Americans are going for it in a big way; everybody loves their Margaritas and their salsa and their 'heat' added to every dish under the sun -- including even desserts.

Mexico has insinuated its way into our heart via our stomach. Now, some will insist that this is a trivial thing, but I think our culinary traditions are very close to our hearts; the mere thought of certain foods calls up memories and associations from childhood, or memories of our grandmothers and mothers, of sitting around the table for Sunday dinner or Thanksgiving dinner. Our eating habits and preferences are very much a part of who we are. If we change the way we eat, we are in a sense becoming somebody else -- ''you are what you eat."

In another generation will 'gringo' Americans wax nostalgic and sentimental about grandma's jalapeno ice cream? Or chorizo or pozole? Probably so.

I suspect in the UK the push is towards Middle Eastern/Asian type foods, in keeping with their 'emerging majorities' diets.

I don't know why Americans and other Westerners seem to have suddenly developed a mania for exotic foods, particularly those of the hot and spicy kind. I personally think we are not by nature inclined towards such foods; our taste buds may be keener and more sensitive and thus less in need of strong, hot flavors. On the other hand, I think taste buds can be 'burned out' from eating too much spicy food, and then people with deadened taste buds need more seasoning to taste anything. It seems to work much the same as with a drug: one develops a tolerance, due to endorphins kicking in, and then one needs more of the substance to get the kick.

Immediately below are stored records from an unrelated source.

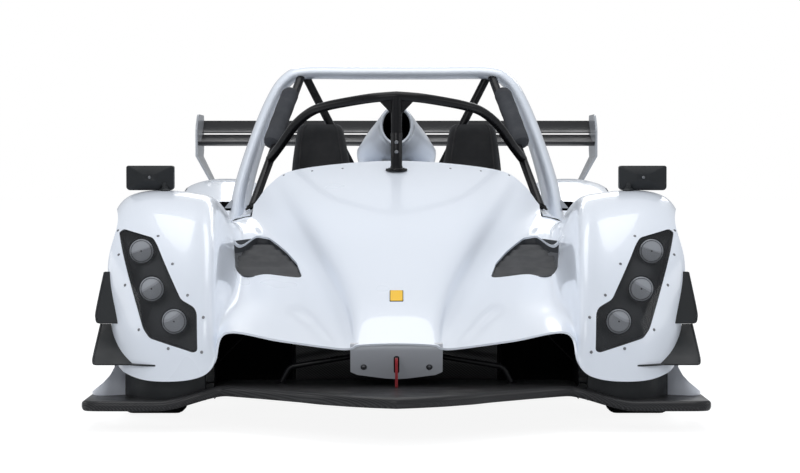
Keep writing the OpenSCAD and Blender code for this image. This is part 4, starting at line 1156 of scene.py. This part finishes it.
def mirrorRing(scale, y, lift=0.0):
    w, h = mirrors["wide"] / 2 * scale, mirrors["high"] / 2 * scale
    ring = roundOff([(-w, -h * 0.82), (-w * 0.9, -h), (w * 0.9, -h), (w, -h * 0.82), (w, h * 0.9),
                     (w * 0.94, h), (-w * 0.94, h), (-w, h * 0.9)], 5 * scale, 3)
    cx, cy, cz = mirrors["centre"]
    return [(cx + px, cy + y, cz + pz + lift) for px, pz in ring]


def makeMirrors():
    shells = Stock().both(loft([mirrorRing(*ring) for ring in mirrors["rings"]]))
    cx, cy, cz = mirrors["centre"]
    shells.both(screwHead(5, 3), facing((cx, cy - 26.5, cz + 2), (0, -1, 0)), 1)
    x = mirrors["footX"]
    foot = dropOn(frontTree, x, cy - 20)[0].z
    shells.both(tube([(728, cy, cz - 30), (724, cy - 2, cz - 44), (716, cy - 12, foot + 22),
                      (x, cy - 20, foot - 4)], mirrors["stem"], 16, steps=5))
    shells.both(lathe([(0.01, 0), (17, 0), (17, 4), (14, 7), (9.5, 9), (8.5, 14), (0.01, 14)], 28),
                facing(*dropOn(frontTree, x, cy - 20, 1.0)))
    shells.piece("mirrorShells", plasticBlack, boltSteel, slotName="black_plastic", stands=("mirrors",),
                 sharp=25)
    glass = Stock().both(loft([mirrorRing(0.90, 17), mirrorRing(0.90, 20)]))
    glass.piece("mirrorGlasses", machined, slotName="machined_metal")


makeMirrors()


# inlets beside the nose: near-black ducts that paint the shade inside the inlets, and the thin stays of the
# splitter
inlets = {"wall": 516, "front": frontAxle - 505, "back": frontAxle - 212, "low": 92, "inner": 262,
          "stayY": frontAxle - 460, "stay": [(112, 212), (296, 181), (306, 175), (312, 167), (328, 136)],
          "rod": [(518, -1500, 184), (436, -1500, 266)]}


def makeInlets():
    x, y, back, low = inlets["wall"], inlets["stayY"], inlets["back"], inlets["low"]
    ducts = Stock().both(block((x, inlets["front"], low), (x + 2, back + 2, 460)))
    ducts.both(block((inlets["inner"], back, low), (x, back + 2, 460)))
    obj = ducts.piece("inletDucts", paintedShadeBlack, slotName="carbon_weave")
    keepWithin(obj, panelShape(frontGrid, 700, bodywork["skin"] + 0.6, plumb=True))
    stays = Stock().both(tube([(px, y, pz) for px, pz in inlets["stay"]], 8, 16, straight=True))
    stays.both(tube(inlets["rod"], 2.2, 10))
    stays.both(lathe([(0.01, 0), (15, 0), (15, 2.5), (12, 4), (0.01, 4)], 20),
               Matrix.Translation((328, y, 131.5)))
    stays.piece("splitterStays", tubeBlack, slotName="tube_black")


makeInlets()


# blank badge on the nose, and the rivets of the scuttle's rim and the doors' line
badge = {"y": frontAxle - 312, "wide": 40, "long": 78}
rivets = {"rim": [(282, -440), (180, -452), (378, -412)],
          "door": [(620, frontAxle + 560), (700, frontAxle + 600), (560, frontAxle + 575)]}


def makeBadge():
    spot, out = dropOn(frontTree, 0, badge["y"])
    place = turned(spot, (1, 0, 0), out.cross(Vector((1, 0, 0))), out)
    shape = Stock()
    for grow, low, high, mark in ((0, -2, 1.2, 1), (-2.2, -1, 1.9, 0)):
        w, l = badge["wide"] / 2 + grow, badge["long"] / 2 + grow
        shape.add(plate(roundOff([(-w, l), (-w, -l), (w, -l), (w, l)], 4), low, high, 0.3), place, mark)
    shape.piece("noseBadge", plateYellow, plasticBlack, slotName="body_white")
    heads = screwsOn(rivets["rim"], 4, 2, dropOn)
    door = screwsOn(rivets["door"], 5, 2, dropOn)
    heads.add((door.verts, door.faces)).piece("deckRivets", boltSteel, slotName="machined_metal")


makeBadge()


# rear wing: a main plane and a slotted flap between two end plates, carried by two pylons
wing = {"half": 843, "nose": rearAxle + 507.5, "plate": 8, "lean": 0.55, "pylon": 100,
        "main": {"place": (507.5, 850), "chord": 250, "thick": 0.06, "tilt": 8},
        "flap": {"place": (742.4, 892), "chord": 110, "thick": 0.055, "tilt": 30},
        "bracket": [(205, 862), (246, 872), (290, 903), (284, 910), (240, 890), (208, 876)],
        "upper": [(-30, 790), (307.8, 790), (2060 - rearAxle - 507.5, 820), (2060 - rearAxle - 507.5, 970),
                  (60, 970), (-30, 910)],
        "lower": [(-30, 791), (308, 791), (110, 550), (10, 550)],
        "plateScrews": [(14, 852), (120, 862), (226, 884), (268, 906), (312, 928)],
        "pylonSide": [(-447.5, 440), (-317.5, 440), (130, 810), (149, 847), (72, 841)],
        # y, z and radius of the pylons' lightening holes
        "holes": [(-207.5, 590, 22), (-127.5, 650, 20), (-47.5, 710, 18), (27.5, 768, 15)]}


def foilRing(plane, steps=22):
    # wing section in the car's own side view, with a blunt tail
    turn = math.radians(plane["tilt"])
    ring = []
    for side, order in ((1, range(steps + 1)), (-1, range(steps, 0, -1))):
        for k in order:
            u = (k / steps) ** 1.6
            v = -0.32 * u * (1 - u) + side * (plane["thick"] * 2.6 * (math.sqrt(u) - u) * (1 - 0.35 * u)
                                              + 0.004 * u)
            y, z = u * plane["chord"], v * plane["chord"]
            ring.append((y * math.cos(turn) - z * math.sin(turn) + rearAxle + plane["place"][0],
                         y * math.sin(turn) + z * math.cos(turn) + plane["place"][1]))
    return ring


def fromWingNose(points):
    return [(wing["nose"] + y, z) for y, z in points]


def makeWing():
    half = wing["half"]
    for name, key in (("wingMain", "main"), ("wingFlap", "flap")):
        plane = Stock().add(extrudeSideways(foilRing(wing[key]), -half, half))
        plane.piece(name, carbonGloss, slotName="carbon_weave", stands=("wing_" + key,), sharp=50)
    # brackets that set the slot between the two planes
    hangers = Stock()
    outline = roundOff(fromWingNose(wing["bracket"]), 5)
    for x in (280, 620):
        hangers.both(extrudeSideways(outline, x - 2, x + 2))
        for y, z in fromWingNose([(226, 874), (274, 899)]):
            hangers.both(screwHead(4, 2.5), facing((x + 2, y, z), (1, 0, 0)), 1)
    hangers.piece("flapBrackets", plateGrey, boltSteel, slotName="machined_metal")
    plates = Stock()
    outer = half + wing["plate"]
    upper = roundOff(fromWingNose(wing["upper"]), [0, 0, 6, 22, 30, 22])
    lower = roundOff(fromWingNose(wing["lower"]), [0, 0, 3, 3])
    verts, faces = extrudeSideways(lower, half, outer)
    # the lower strips lean inwards to the rear deck
    verts = [(px - (790 - pz) * wing["lean"] * (pz < 791), py, pz) for px, py, pz in verts]
    plates.both(extrudeSideways(upper, half, outer)).both((verts, faces))
    for y, z in fromWingNose(wing["plateScrews"]):
        plates.both(screwHead(6, 3.5), facing((outer, y, z), (1, 0, 0)), 1)
    obj = plates.piece("wingEndplates", plateGrey, boltSteel, slotName="plate_grey",
                       stands=("wing_endplates",), sharp=50)
    cutWith(obj, [panelShape(rearGrid, 300, 0.4, plumb=True)])
    x = wing["pylon"]
    ring = roundOff(fromWingNose(wing["pylonSide"]), [4, 4, 60, 3, 60], 8)
    obj = Stock().both(extrudeSideways(ring, x - 4, x + 4)).piece(
        "wingPylons", machined, slotName="machined_metal", stands=("wing_pylons",), sharp=50)
    holes = []
    for y, z, r in wing["holes"]:
        ring = [(wing["nose"] + y + r * math.cos(t), z + r * math.sin(t)) for t in circle(27)]
        holes.append(extrudeSideways(ring, x - 20, x + 20))
    cutWith(obj, bothSides(*holes), 50)
    print("wing set")


makeWing()


# seats: one moulded pad each, dished between its bolsters; (y, z) of the front and of the back
seat = {"x": 256, "shift": 20,
        "front": [(-330, 228), (-240, 218), (-120, 202), (0, 188), (62, 196), (100, 280), (150, 410),
                  (200, 550), (214, 640), (221, 740), (228, 830), (233, 880), (243, 902)],
        "back": [(-330, 92), (-240, 90), (-120, 90), (0, 90), (104, 96), (150, 190), (212, 330),
                 (284, 520), (300, 640), (304, 740), (308, 830), (309, 880), (300, 902)],
        "widths": [(560, 159), (640, 130), (700, 112), (770, 103), (850, 90), (880, 83), (895, 76),
                   (902, 64)]}


def seatSection(front, back):
    # one ring across the seat between its front and back points
    deep = np.linalg.norm(front - back)
    way = (front - back) / deep
    z = front[1]
    half = float(np.interp(z, *zip(*seat["widths"])))
    centre = seat["x"] + seat["shift"] * easing((z - 300) / 600)
    hollow = 30 * easing((640 - z) / 160) + 7 * easing((900 - z) / 60)
    ring = []
    for u in np.linspace(-1, 1, 25):
        dish = hollow * (1 - easing((abs(u) - 0.5) / 0.3))
        shoulder = 0.3 * deep * max(0.0, abs(u) - 0.82) ** 2 / 0.0324
        ring.append((u * half, deep - dish - shoulder))
    ring += [(u * half * 0.97, 0.35 * deep * abs(u) ** 8) for u in np.linspace(1, -1, 13)]
    return [(centre + px, back[0] + way[0] * t, back[1] + way[1] * t) for px, t in ring]


def makeSeats():
    rings = [seatSection(f, b) for f, b in zip(curveThrough(seat["front"], 5), curveThrough(seat["back"], 5))]
    pair = bothSides(loft(rings))
    for name, shape, stands in (("passengerSeat", pair[0], ("seats",)), ("driverSeat", pair[1], ())):
        obj = addPiece(name, shape, [seatCloth], slotName="seat_black", stands=stands, sharp=60)
    piping = Stock()
    for k in (3, 21):
        piping.both(tube([ring[k] for ring in rings[::3]], 2.6, 10))
    piping.piece("seatPiping", gripBlack, slotName="seat_black")
    print("seats sewn")


makeSeats()


# wheels: slick tyres on ten-spoked rims with one centre nut
wheels = {"rim": 192, "spokes": 10, "width": {"front": 200, "rear": 250}, "bore": {"front": 22, "rear": 12},
          # rows of holes in the disc: radius and shift round it
          "drilled": ((88, 0), (104, 0.5), (120, 0))}


def makeTyre(name, node, place, radius, w):
    rim = wheels["rim"]
    side = [(rim + 0.5, w - 22), (rim + 2, w - 14), (rim + 7, w - 6.5), (rim + 12, w - 4),
            (rim + 15, w - 5.2), (rim + 19, w - 3.6), (radius - 62, w - 1.2), (radius - 40, w),
            (radius - 34, w - 2.2), (radius - 28, w - 2.4), (radius - 14, w - 8), (radius - 5, w - 17),
            (radius - 0.8, w - 27), (radius, w - 36)]
    profile = side + [(r, -z) for r, z in side[::-1]] + [(radius - 22, -w + 26), (radius - 22, w - 26)]
    tyre = Stock().add(lathe(profile, 96), place)
    tyre.piece(name + "Tyre", rubber, body=name, slotName="tyre_rubber", stands=(node,), sharp=30)


def makeRim(name, node, place, w, bore):
    rim = wheels["rim"]
    lip, face, disc = w - 12, w - 38, 64 - w
    barrel = [(rim - 2, lip), (rim + 1, lip - 1), (rim + 1, lip - 5), (rim - 1, lip - 8), (rim - 1, 8 - lip),
              (rim + 1, 5 - lip), (rim + 1, 1 - lip), (rim - 2, -lip), (rim - 9, 2 - lip), (rim - 9, -10),
              (rim - 12, lip - 52), (rim - 12, lip - 28), (rim - 7, lip - 12), (rim - 6, lip - 2)]
    hub = [(bore, face - 3), (30, face - 1), (46, face - 4), (50, face - 12), (50, face - 22),
           (47, disc + 28), (50, disc + 26), (50, disc - 1), (bore, disc - 1)]
    work = Stock().add(lathe(barrel, 72), place).add(lathe(hub, 56), place)
    # a spoke's slices: radius, half width, front and back
    spoke = loft([[(r, -half, low), (r, -half, top - 4), (r, -half + 3, top), (r, half - 3, top),
                   (r, half, top - 4), (r, half, low)] for r, half, top, low in
                  ((44, 11, face - 6, face - 22), (60, 9.5, face - 9, face - 22),
                   (110, 8.5, face - 6, face - 20), (160, 10, face - 1, face - 20),
                   (rim - 11, 15, face + 3, face - 22))])
    for turn in around(place, wheels["spokes"], 0.5):
        work.add(spoke, turn)
    # centre nut and its pin ring
    nut = [(bore - 1, face - 6), (27, face - 6), (27, face + 3), (24, face + 6), (17, face + 6),
           (15, face + 2), (0.01, face + 2), (0.01, face - 6)]
    work.add(lathe(nut, 6), place, 1)
    rotor = [(60, disc), (135, disc), (135, disc + 9), (128, disc + 10), (128, disc + 14),
             (135, disc + 15), (135, disc + 24), (60, disc + 24)]
    work.add(lathe(rotor, 72), place, 2)
    hole = lathe([(0.01, 0), (3.4, 0), (3.4, 0.3), (0.01, 0.3)], 8)
    for r, shift in wheels["drilled"]:
        for turn in around(place, 24, shift):
            work.add(hole, turn @ Matrix.Translation((r, 0, disc + 24)), 3)
    work.add(lathe([(50, disc + 2), (62, disc + 2), (62, disc + 22), (50, disc + 22)]), place, 3)
    work.piece(name + "Rim", rimDark, machined, discSteel, plasticBlack, body=name, slotName="rim_dark",
               stands=(node,))


def makeWheels():
    for end, y, radius in (("front", frontAxle, frontRadius), ("rear", rearAxle, rearRadius)):
        for side, sign in (("left", 1), ("right", -1)):
            place = turned((sign * tyreX, y, radius), (0, sign, 0), (0, 0, 1), (sign, 0, 0))
            corner = end + "_" + side
            w = wheels["width"][end] / 2
            makeTyre(corner + "_wheel", "tyre_" + corner, place, radius, w)
            makeRim(corner + "_wheel", "rim_" + corner, place, w, wheels["bore"][end])
    print("wheels fitted")


makeWheels()
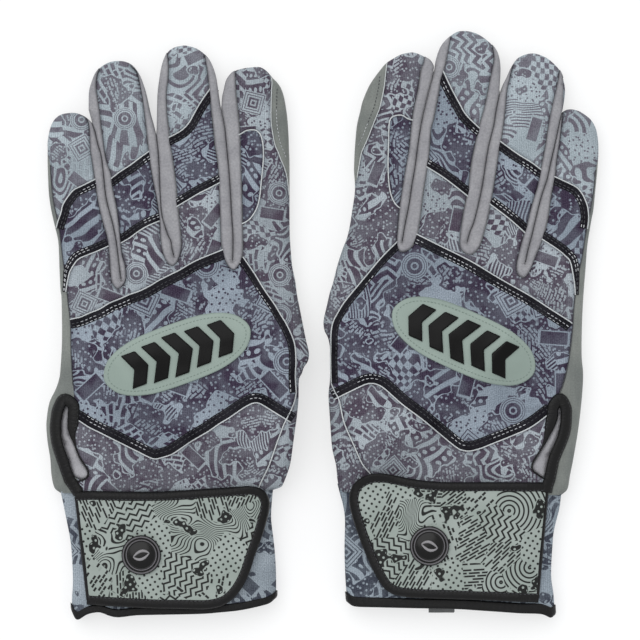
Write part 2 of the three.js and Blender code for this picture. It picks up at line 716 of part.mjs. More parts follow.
  // Cuff and its hem
  const cuffShell = cut(shell.intersect(palmSide), wristCut);
  const hemEnds = handEdges[handEdges.length - 1];
  const hemAbove = side(hemEnds[0], hemEnds[1], hemWidth);
  const hemRoom = side(hemEnds[0], hemEnds[1], hemWidth + clearance);
  pieces.cuff = [mainBody(cuffShell.intersect(hemRoom)), "cuff"];
  const slab = (bottom, top) => {
    const [out, back] = [farAway, -farAway];
    return prism([[back, back], [out, back], [out, out], [back, out]], bottom, top);
  };
  const hem = cut(handTube(bindingRise).subtract(inner), hemAbove).intersect(slab(0, farAway));
  pieces.cuff_binding = [mainBody(cut(hem, wristCut)), "black"];

  // Strap with its hook patch, binding and badge, and the loop patch it closes on
  const strapLow = patchThickness * 2 + clearance * 3;
  const strapTop = strapLow + strapThickness;
  const strapOutline = line(trace.strap);
  const faceOutline = inset(strapOutline, strapBindingWidth);
  const strapFace = layer(strapLow, strapTop).intersect(prism(inset(faceOutline, half)));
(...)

We seem to have become jaded, we in the West, and to have lost our appreciation or taste for the simple things, and become sensation seekers, in our foods as well as in other areas. Maybe this is how some people become xenomanes, diversity-addicted. Diversity provides the same 'kick' for their jaded palates as hot spicy food does for the tongue.

I reserve the right to eat the foods my forefathers have enjoyed since time out of mind. People are entitled to culinary independence and self-determination; we don't need to have diversity forced literally down our throats.